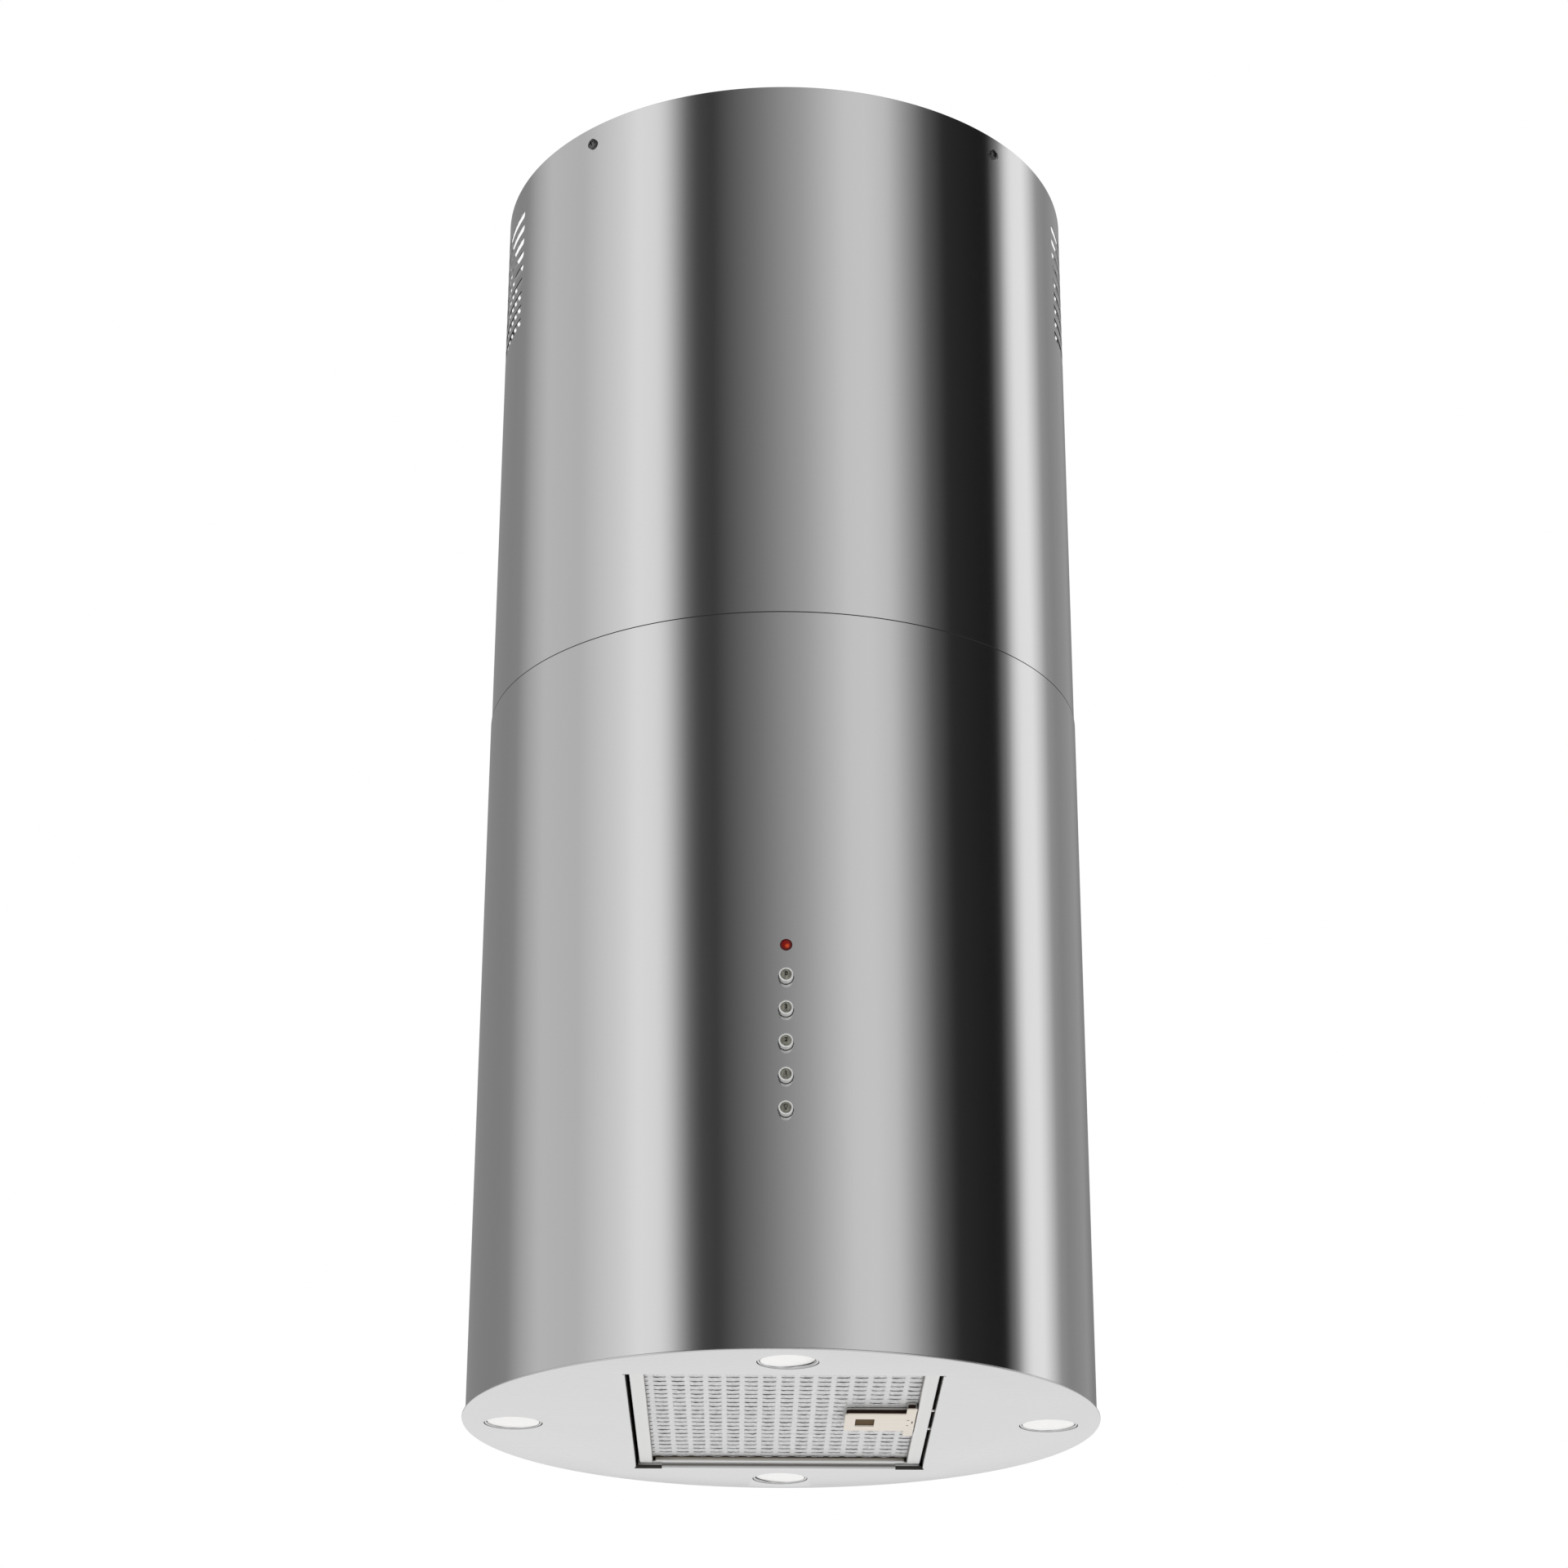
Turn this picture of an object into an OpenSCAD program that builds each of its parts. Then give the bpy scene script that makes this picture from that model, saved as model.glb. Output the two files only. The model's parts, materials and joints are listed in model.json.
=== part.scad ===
// Island range hood: a telescoping steel tube that hangs from the ceiling over a hob.
// The origin is the centre of the ceiling plate's top face. Z points up, the controls face -Y.
// Everything that moves with the hood is drawn from its bottom face (z = 0) and then hung by hang().

/* [Tubes] */
// Outer diameter of the lower tube
tube_d = 380; // [376:1:400]
// Sheet thickness of both tubes
tube_wall = 0.6; // [0.5:0.1:0.8]
// Radial gap between the two tubes
tube_gap = 0.3; // [0.2:0.05:0.4]
// Height of the lower tube above the bottom plate
lower_tube_h = 450.5; // [440:0.5:480]
// Height of the whole hood as it hangs, ceiling to bottom face
hood_height = 826; // [800:1:850]
// Length of the upper tube that is hidden in the lower one
tube_overlap = 110; // [100:1:125]
// Angle by which the upper tube is turned on the ceiling plate
upper_turn = 2.5; // [0:0.5:3]

/* [Vents] */
// Number of slots above each other
vent_rows = 9; // [5:1:12]
// Distance between two rows of slots
vent_pitch = 10.25; // [8:0.25:14]
// Height of one slot
vent_h = 4; // [3:0.5:5]
// Distance from the ceiling to the middle of the top row
vent_drop = 24; // [20:1:40]
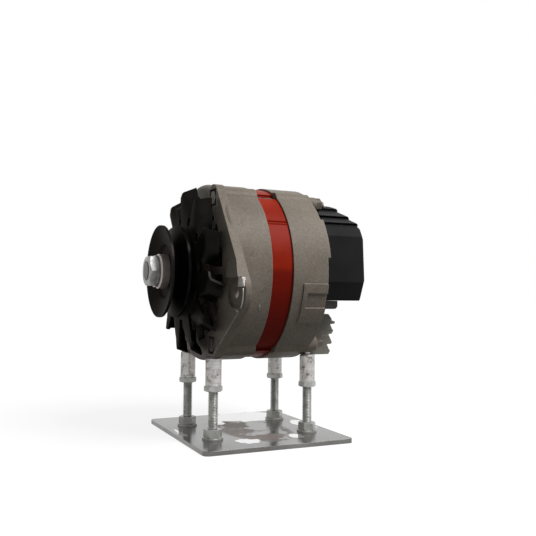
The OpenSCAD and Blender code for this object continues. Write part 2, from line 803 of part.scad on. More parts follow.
module front_bearing_retainer() {
    color("silver") slab(front_bearing_end, front_bearing_end + retainer_t) difference() {
        circle(front_hub_r);
        circle(front_pitch_r + 2.6);
        for (a = [45 : 90 : 315]) translate(retainer_screw_r * [cos(a), sin(a)])
            circle(retainer_screw_d / 2 + fit);
    }
}

module retainer_screws() {
    head_y = front_bearing_end + retainer_t;
    color("dimgray") for (a = [45 : 90 : 315]) {
        place = retainer_screw_r * [cos(a), sin(a)];
        pin_at(place, retainer_screw_d / 2, head_y - 8, head_y + 0.5);
        pin_at(place, 2.7, head_y, head_y + 2);
    }
}

module pivot_bush() {
    color("dimgray") slab(face_y, face_y + pivot_len) translate(pivot_place) difference() {
        circle(pivot_bush_d / 2);
        circle(pivot_bore_d / 2);
    }
}

// Rear cover
// A board's lip on the cover, or the line under it, as a place across the shaft
function on_cover(angle, drop) = (cover_r - drop) * [cos(angle), sin(angle)];

// The cover's outline. Its upper corners are three overlapping boards, each with an undercut lower
// edge, and plain facets on the inside.
module cover_outline(inset = 0) {
    boards = [[71.2, 6.9], [51.4, 5.3], [38, 0]];
    undercut = 2.4;
    facet_angle = -23;
    facet_depth = 6.8;
    lips = [for (board = boards, p = [0, 1])
        on_cover(board[0] + 0.4 * p, board[1] + undercut * p)];
    plain = [for (board = boards) on_cover(board[0] + 0.4, board[1] + undercut)];
    intersection() {
        circle(cover_r - inset);
        for (side = [0, 1]) mirror([side, 0]) translate([-0.5 * inset, -0.9 * inset])
            polygon(concat([[-1, -2 * cover_r], [-1, cover_top_r + 1], [0, cover_top_r + 1],
                on_cover(79, cover_top_drop + 0.8)], inset < cover_t ? lips : plain,
                [on_cover(30, -2), [cover_r + 4, -2 * cover_r]]));
        union() {
            circle(cover_top_r - inset);
            translate([-cover_r, -cover_r]) square([2 * cover_r, cover_r + on_cover(71.2, 6.9)[1] - inset]);
        }
        half_plane(facet_angle, cover_r - facet_depth - inset);
        half_plane(180 - facet_angle, cover_r - facet_depth - inset);
        half_plane(-90, cover_drop - inset);
    }
}

module rear_cover() {
    slot_step_r = 7;
    color("black") difference() {
        union() {
            slab(rear_y, cover_end_y - cover_edge_r) cover_outline();
            slab(cover_end_y - cover_edge_r, cover_end_y - cover_edge_r / 2) cover_outline(cover_edge_r / 3);
            slab(cover_end_y - cover_edge_r / 2, cover_end_y) cover_outline(cover_edge_r);
        }
        slab(rear_y - 1, cover_end_y - cover_t) cover_outline(cover_t);
        // Curved cooling slots in the rear wall
        slab(cover_end_y - cover_t - 1, cover_end_y + 1) difference() {
            for (k = [0 : 3]) difference() {
                circle(25 + slot_step_r * k);
                circle(25 + slot_step_r * k - 3);
            }
            half_plane(90, 2);
            for (a = [40 : 25 : 140]) rotate(a) square([4 * body_r, 6], center = true);
        }
        for (place = concat(stud_places, [low_stud_place])) {
            pin_at(place, 7, stud_seat_y, cover_end_y + 1);
        }
        slab(rear_y - 1, boss_end_y + 0.5) for (x = [-bolt_x, bolt_x]) translate([x, bolt_z]) circle(6.8);
    }
    color("black") for (place = concat(stud_places, [low_stud_place])) {
        slab(stud_seat_y - cover_t, stud_seat_y) translate(place) difference() {
            circle(8.5);
            circle(stud_d / 2 + free_fit);
        }
        slab(stud_seat_y - 1, cover_end_y - cover_t / 2) translate(place) difference() {
            circle(8.5);
            circle(7);
        }
    }
}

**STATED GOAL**
Make an exact transcription of the lines from the line with "The OpenSCAD and" through the line with "function on_cover(angle, drop)", inclusive, omitting all others.

**OUTPUT BELOW**
The OpenSCAD and Blender code for this object continues. Write part 2, from line 803 of part.scad on. More parts follow.
module front_bearing_retainer() {
    color("silver") slab(front_bearing_end, front_bearing_end + retainer_t) difference() {
        circle(front_hub_r);
        circle(front_pitch_r + 2.6);
        for (a = [45 : 90 : 315]) translate(retainer_screw_r * [cos(a), sin(a)])
            circle(retainer_screw_d / 2 + fit);
    }
}

module retainer_screws() {
    head_y = front_bearing_end + retainer_t;
    color("dimgray") for (a = [45 : 90 : 315]) {
        place = retainer_screw_r * [cos(a), sin(a)];
        pin_at(place, retainer_screw_d / 2, head_y - 8, head_y + 0.5);
        pin_at(place, 2.7, head_y, head_y + 2);
    }
}

module pivot_bush() {
    color("dimgray") slab(face_y, face_y + pivot_len) translate(pivot_place) difference() {
        circle(pivot_bush_d / 2);
        circle(pivot_bore_d / 2);
    }
}

// Rear cover
// A board's lip on the cover, or the line under it, as a place across the shaft
function on_cover(angle, drop) = (cover_r - drop) * [cos(angle), sin(angle)];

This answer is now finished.